Coping with a family tragedy is never easy, especially around Christmas (I have experienced this myself), but I feel I have to share an unexpected moment and strange ‘gift’ that I was given two weeks ago, without hopefully, intruding on a very private moment of grief.
Tuesday 3 December 2013:
I turn down the same road near our house as per usual. Emily’s in her car seat in the back, as per usual. The only unusual thing is the time. At 4:30, we are 30 minutes earlier than normal.
I absentmindedly glance at the house on the corner of Fourth Avenue where I never seem to see anyone outside.
For the first time in about eight years I see two little boys. And they stare back silently as we go by.

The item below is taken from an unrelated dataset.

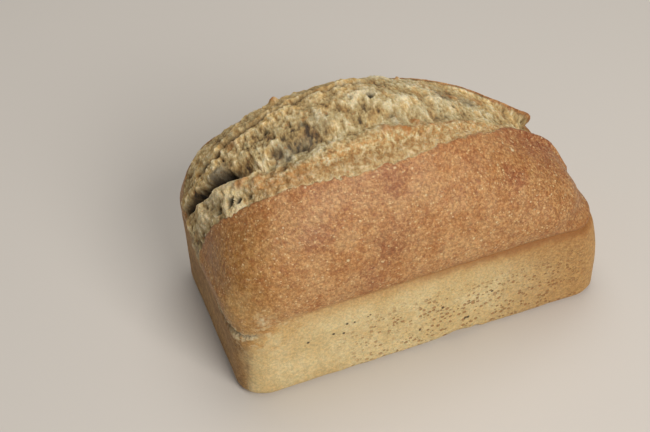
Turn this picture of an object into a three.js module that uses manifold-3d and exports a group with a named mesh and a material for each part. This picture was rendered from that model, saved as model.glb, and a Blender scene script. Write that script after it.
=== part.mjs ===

Wednesday 4 December and we’re driving past the same house. Only this time we see scores of people in the street. And police tape. I see scorch marks all around the house. I fear the worst. My husband says it’s probably nothing, they are most likely “just investigating the fire”.
But it wasn’t nothing.
The two little boys I’d seen were six and four. The four year old died in that fire. Somehow I was meant to drive past and see him and his brother the day before IT happened. Solemnly staring at the car.
Rest in peace, little angel …
Every day spent alive never ceases to bring home how fleeting it all is. So hug your disobedient child. Be kind to that irritating parent. Call that pain-in-the-arse sibling and appreciate that moody spouse. You never know what tomorrow will bring.